Building a product or proof of concept with AI as your coding partner can dramatically accelerate development — but only if you approach it with the right habits. Here's how to get the most out of AI-assisted development without painting yourself into a corner.
Start with Clear Problem Framing, Not Code
Before you open a chat window and ask for code, spend time articulating the problem you're solving and who you're solving it for. AI is remarkably good at generating solutions, but it can't validate whether you're solving the right problem. Write a short brief — even a few sentences — covering the user need, the core workflow, and what "done" looks like. Feed that context to the AI and let it help you pressure-test assumptions before a single line of code is written.
Use AI for Divergent Thinking First
One of AI's underused strengths is rapid ideation. Before committing to an architecture, ask it to propose three or four fundamentally different approaches to your problem. You might ask for a comparison of a server-rendered app versus a single-page app versus a CLI tool for the same use case. This is where AI shines — it can sketch out trade-offs in minutes that might take you hours to research. Evaluate the options with your own judgment, then converge on an approach.
Be Specific With Context and Constraints
Vague prompts produce generic code. The more you tell the AI about your stack, your constraints, your target users, and your existing codebase, the more useful its output becomes. Instead of "build me a login page," try "generate a login page using React and Tailwind that supports email/password and Google OAuth, stores sessions in HTTP-only cookies, and follows our existing component patterns." Attach relevant files or describe them. Context is the single biggest lever you have over output quality.

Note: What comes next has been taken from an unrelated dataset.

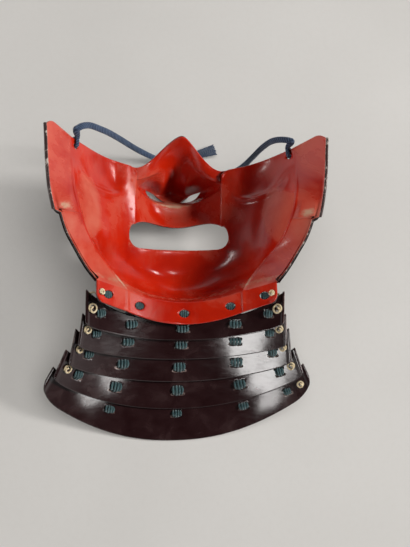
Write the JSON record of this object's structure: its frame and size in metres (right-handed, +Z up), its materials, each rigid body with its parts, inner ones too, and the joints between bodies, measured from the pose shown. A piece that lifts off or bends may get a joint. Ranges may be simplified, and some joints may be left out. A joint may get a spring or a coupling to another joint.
{
  "type": "samurai face guard with throat guard",
  "caption": "Lacquered half-mask of a Japanese armour with a nose piece, a laced throat guard of curved lames and a loose face cord.",
  "frame": {"origin": "middle of the object's outline, without its loose cord, on the surface that it lies on", "axes": "+X across the face towards its right side in this view, +Y from the throat guard to the bridge of the nose, +Z up, towards the wearer; X = 0 is the plane of symmetry"},
  "size_m": [0.1738, 0.209, 0.0875],
  "materials": {
    "red_lacquer": "glossy red lacquer inside, dark brown lacquer outside and on the rims",
    "dark_lacquer": "semi-gloss dark brown lacquer",
    "dark_iron": "dark lacquered iron",
    "teal_braid": "silk braid",
    "gold_braid": "silk braid",
    "navy_braid": "flat silk braid"
  },
  "bodies": {
    "root": {"mask_plate": "red_lacquer", "nose_piece": "red_lacquer", "nose_rivet_1": "dark_iron", "nose_rivet_2": "dark_iron", "nose_rivet_3": "dark_iron", "nose_rivet_4": "dark_iron", "lame_1": "dark_lacquer", "lame_2": "dark_lacquer", "lame_3": "dark_lacquer", "lame_4": "dark_lacquer", "lame_5": "dark_lacquer", "lacing_1": "teal_braid", "lacing_2": "teal_braid", "lacing_3": "teal_braid", "lacing_4": "teal_braid", "lacing_5": "teal_braid", "edge_lacing_left": "gold_braid", "edge_lacing_right": "gold_braid", "cord_hitch_left": "navy_braid", "cord_hitch_right": "navy_braid", "face_cord_left": "navy_braid", "face_cord_right": "navy_braid", "cord_knot": "navy_braid", "cord_tail": "navy_braid"}
  },
  "joints": []
}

Treat AI Output as a Draft, Not a Deliverable
AI-generated code is a starting point. It will often look correct, run on the first try, and still contain subtle issues — hardcoded values, missing edge cases, insecure defaults, or patterns that won't scale. Read every line. Understand what it does and why. Refactor what doesn't fit your standards. The goal is to accelerate your workflow, not to outsource your judgment.
Build Incrementally and Validate Often
Resist the temptation to generate an entire application in one shot. Instead, work in small, testable increments: get a data model right, then the API layer, then the UI. Run the code after each step. When something breaks, share the error with the AI along with the relevant context and iterate. This tight feedback loop produces far better results than a single massive prompt and prevents compounding errors that become difficult to untangle.
Keep Architecture Decisions in Your Hands
AI can suggest architectures, but it doesn't understand the full picture of your team's skills, your deployment environment, your compliance requirements, or your long-term roadmap. Use AI to inform these decisions, but own them yourself. Document your architectural choices and the reasoning behind them — this becomes especially important when the POC evolves into a real product.
Use AI to Write Tests and Documentation Too
Don't just use AI for production code. Ask it to generate unit tests, integration tests, and documentation alongside the features it builds. This catches bugs early, forces clearer thinking about expected behavior, and leaves you with a much stronger foundation if the proof of concept gets the green light to continue.
Know When to Stop Prompting and Start Coding!
Sometimes the fastest path forward is to write the code yourself. If you've spent several rounds going back and forth trying to get the AI to produce exactly what you want, it may be quicker to take what you have, open your editor, and finish it manually. AI is a tool, not a replacement for craft. The best results come from developers who fluidly move between generating, reviewing, editing, and writing on their own.
AI-assisted development is a genuine force multiplier for building products and proofs of concept. The teams getting the best results aren't the ones who prompt the hardest — they're the ones who think clearly about what they're building, stay hands-on with the output, and use AI to remove friction rather than replace understanding.